Talbott is aware of the challenges she will face.

The Atheneum, founded in 1842, has a national reputation but has been dogged by unrealized initiatives and financial concerns in the past 10 years.

In October, the museum backed out of a planned expansion into the nearby Hartford Times building because of rising costs.

The project was originally expected to cost about $15 million, but the price had ballooned to $20 million by 2007. Operating costs were also expected to be greater than initially estimated.

Without the expansion, Wadsworth officials expect the museum to have a balanced budget for the fiscal year ending in 2008.

Talbott said the board's decision to cancel the expansion plan was a good one.

"That was why I was interested in the job," Talbott said. "Some directors want to build new buildings, and sometimes they find out they can't afford them. I'm much more interested in making changes through art."

One of Talbott's challenges will be to reinvent the Atheneum's existing space, but she has experience in such matters.

While at the Smithsonian, Talbott played a key role in the renovation of the Patent Office Building in Washington, D.C., which has been transformed into the Donald W. Reynolds Center for American Art and Portraiture.

An equally important challenge will be to change a perception of the Atheneum as an institution cut off from the community.

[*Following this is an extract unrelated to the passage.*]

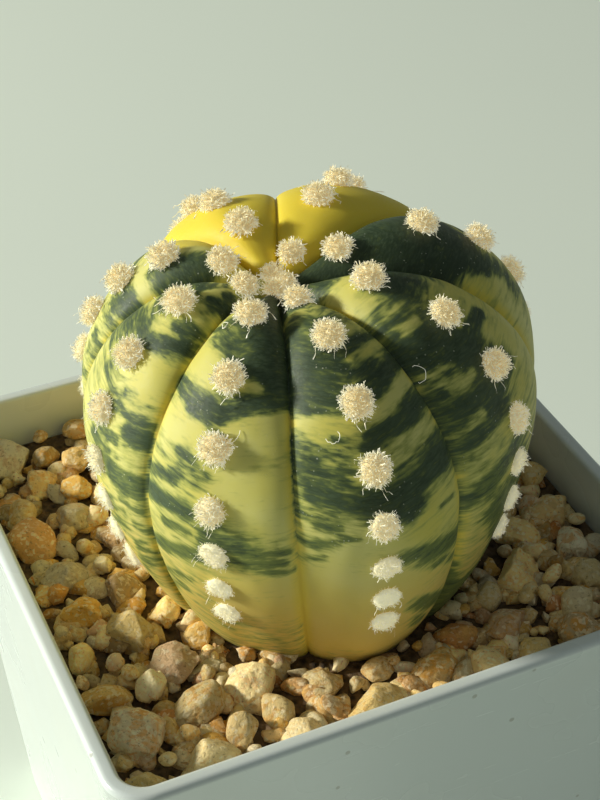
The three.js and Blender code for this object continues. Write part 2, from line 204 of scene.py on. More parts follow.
class Plan:
    """A node tree being drawn up, for a material or for a shape."""

    def __init__(self, tree):
        self.tree = tree

    def node(self, kind, settings=None, sockets=None, output=0):
        """Adds a node: its type, its settings, and the values or links of its sockets."""
        made = self.tree.nodes.new(kind)
        for name, value in (settings or {}).items():
            if name == "stops":
                ramp = made.color_ramp.elements
                while len(ramp) < len(value):
                    ramp.new(1.0)
                for element, (position, colour) in zip(ramp, value):
                    element.position = position
                    element.color = colour
            else:
                setattr(made, name, value)
        for key, value in (sockets or {}).items():
            socket = self.find(made.inputs, key)
            if isinstance(value, Signal):
                self.tree.links.new(value.socket, socket)
            else:
                socket.default_value = value
        return Signal(self, self.find(made.outputs, output))

    @staticmethod
    def find(sockets, key):
        if isinstance(key, int):
            return sockets[key]
        return next(s for s in sockets if s.enabled and key in (s.name, s.identifier))

    def maths(self, operation, *values):
        return self.node("ShaderNodeMath", {"operation": operation}, dict(enumerate(values)))

    def scaled(self, vector, share):
        return self.node("ShaderNodeVectorMath", {"operation": "SCALE"}, {0: vector, "Scale": share})

    def noted(self, name, kind="FLOAT"):
        settings = {"data_type": kind}
        return self.node("GeometryNodeInputNamedAttribute", settings, {"Name": name}, "Attribute")

    def noting(self, geometry, name, value, kind="FLOAT"):
        settings = {"data_type": kind, "domain": "POINT"}
        sockets = {"Geometry": geometry, "Name": name, "Value": value}
        return self.node("GeometryNodeStoreNamedAttribute", settings, sockets)

    def drawn(self, low, high, seed):
        settings = {"data_type": "FLOAT_VECTOR"} if isinstance(low, tuple) else None
        return self.node(
            "FunctionNodeRandomValue", settings, {"Min": low, "Max": high, "Seed": seed}, "Value"
        )

    def moved(self, geometry, offset):
        return self.node("GeometryNodeSetPosition", None, {"Geometry": geometry, "Offset": offset})

    def put(self, geometry, position):
        return self.node("GeometryNodeSetPosition", None, {"Geometry": geometry, "Position": position})

    def blurred(self, field, rounds):
        sockets = {"Value": field, "Iterations": rounds}
        return self.node("GeometryNodeBlurAttribute", {"data_type": "FLOAT_VECTOR"}, sockets, "Value")

    def repeated(self, points, thing, rotation, scale):
        sockets = {"Points": points, "Instance": thing, "Rotation": rotation, "Scale": scale}
        return self.node("GeometryNodeInstanceOnPoints", None, sockets)

    def attribute(self, name, output="Fac"):
        return self.node("ShaderNodeAttribute", {"attribute_name": name}, None, output)

    def bump(self, height, strength, distance):
        sockets = {"Strength": strength, "Distance": distance, "Height": height}
        return self.node("ShaderNodeBump", None, sockets)

    def vectors(self, operation, *values, output=0):
        settings = {"operation": operation}
        return self.node("ShaderNodeVectorMath", settings, dict(enumerate(values)), output)

    def joined(self, x, y, z):
        return self.node("ShaderNodeCombineXYZ", sockets={"X": x, "Y": y, "Z": z})

    def split(self, vector):
        return [self.node("ShaderNodeSeparateXYZ", sockets={"Vector": vector}, output=i) for i in range(3)]

    def blend(self, factor, a, b):
        settings = {"data_type": "RGBA", "clamp_factor": True}
        return self.node("ShaderNodeMix", settings, {"Factor": factor, "A": a, "B": b}, "Result")

    def step(self, value, low, high, out_low=0.0, out_high=1.0):
        """A smooth step from out_low to out_high as the value goes from low to high."""
        sockets = {
            "Value": value,
            "From Min": low,
            "From Max": high,
            "To Min": out_low,
            "To Max": out_high,
        }
        return self.node("ShaderNodeMapRange", {"interpolation_type": "SMOOTHSTEP"}, sockets, "Result")

    def noise(self, vector, scale, detail=3.0, roughness=0.55, distortion=0.0, output="Fac"):
        sockets = {
            "Vector": vector,
            "Scale": scale,
            "Detail": detail,
            "Roughness": roughness,
            "Distortion": distortion,
        }
        return self.node("ShaderNodeTexNoise", None, sockets, output)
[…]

In Des Moines, Talbott tapped into a growing Mexican population to double museum attendance in her first two years.

Talbott said she asked community organizers there what the museum was lacking, and she kept them involved in the creation of a Day of the Dead celebration.

"We said, 'We will make this happen, but you have to tell us what it should be,'" Talbott said. "It became theirs. They owned it."

Talbott said it will take time to achieve similar results in Hartford, but she is committed to this approach.

She said her first year will be devoted to figuring out the audiences the museum is missing and figuring out ways to make them feel as if the Atheneum is their museum.

One of the stories she told with pride Thursday was about a farmer in Iowa who was walking through the museum with his son and stopped the boy in front of one painting.

"That's our Picasso," he said.

Perhaps more than anything else, Talbott said she senses Hartford doesn't quite know what it has in the Atheneum.

"I really am feeling like the most privileged person right now," Talbott said. "It's really a dream to work with such a storied institution and such a remarkable collection.

"To have that within a small American city, to make Hartford realize what it has, is a wonderful challenge."